Several nations are moving toward women-led fisheries policy:
- Chile mandates women’s representation in fishery councils
- Canada includes women in co-management of marine protected areas
- Norway has gender-based quotas in coastal governance
- Indonesia has begun mapping women’s contributions to fisheries GDP
India’s maritime transformation will be incomplete, ALIFA warns, unless fisherwomen are recognised as strategic economic actors, not welfare beneficiaries.
Why This Struggle Matters to the Global Maritime Sector
Fisherwomen’s rights are now a key issue in international discussions on:
- food sovereignty
- climate resilience
- marine biodiversity
- sustainable ocean economies
- labour rights in coastal supply chains
If India hopes to emerge as a global maritime power with green ports, blue-economy infrastructure, and export-led coastal clusters—it must ensure its most traditional ocean custodians are not erased in the process.
A Direct Challenge to the Corporate “Blue Economy” Agenda
ALIFA sharply criticised:
- coastal privatisation
- industrial aquaculture
- mega-port expansion
- militarisation of coasts
- deep-sea mining projects
These development models, the group argues, treat oceans as extractive zones rather than living ecosystems protected by generations of knowledge carried by fisherwomen.

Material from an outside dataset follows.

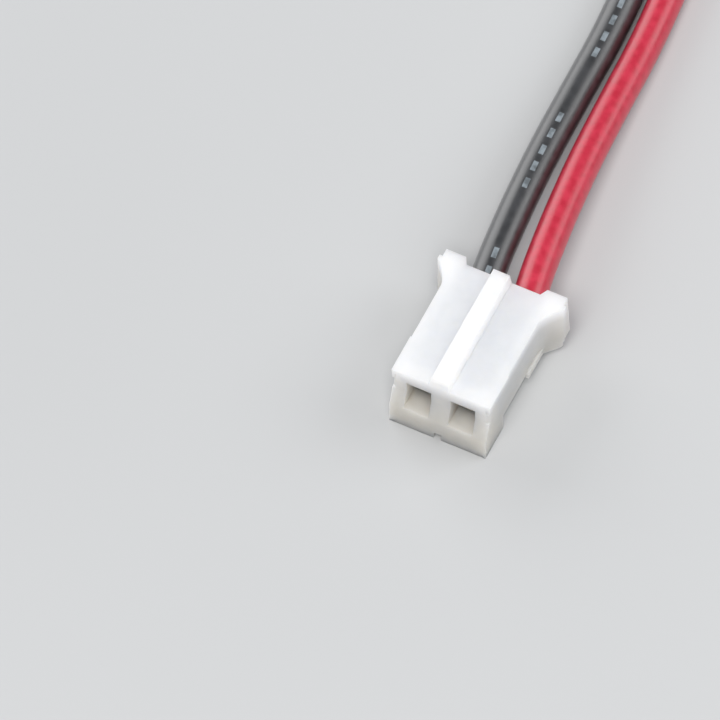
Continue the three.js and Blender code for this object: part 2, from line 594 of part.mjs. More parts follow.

“The Ocean Belongs First to Its People”: ALIFA’s Closing Message
In its concluding appeal, ALIFA’s statement reads:
“The oceans, rivers, and wetlands belong first to those who live with them. Fisherwomen safeguard waters, species and ecosystems with a care no corporation can replicate. They must be recognised as right-holders—not obstacles to development.”
The alliance pledges continued support to fisherwomen’s collectives, resistance movements, and global campaigns fighting ecological loss, labour injustice, and gendered violence along India’s coasts.
Final Takeaway: India’s Maritime Future Must Include Its Oldest Ocean Custodians
As India accelerates port expansion, offshore renewable projects, coastal expressways, SEZs and shipping hubs—the voices of fisherwomen are becoming a global test of whether the country’s economic rise can also be socially just, gender-just and ecologically sustainable.
Fisherwomen have survived centuries of storms, patriarchy, caste violence and climate change.
Now they stand at the centre of a global feminist environmental movement—one that demands dignity, rights, and a future where the ocean is not a commodity, but a commons.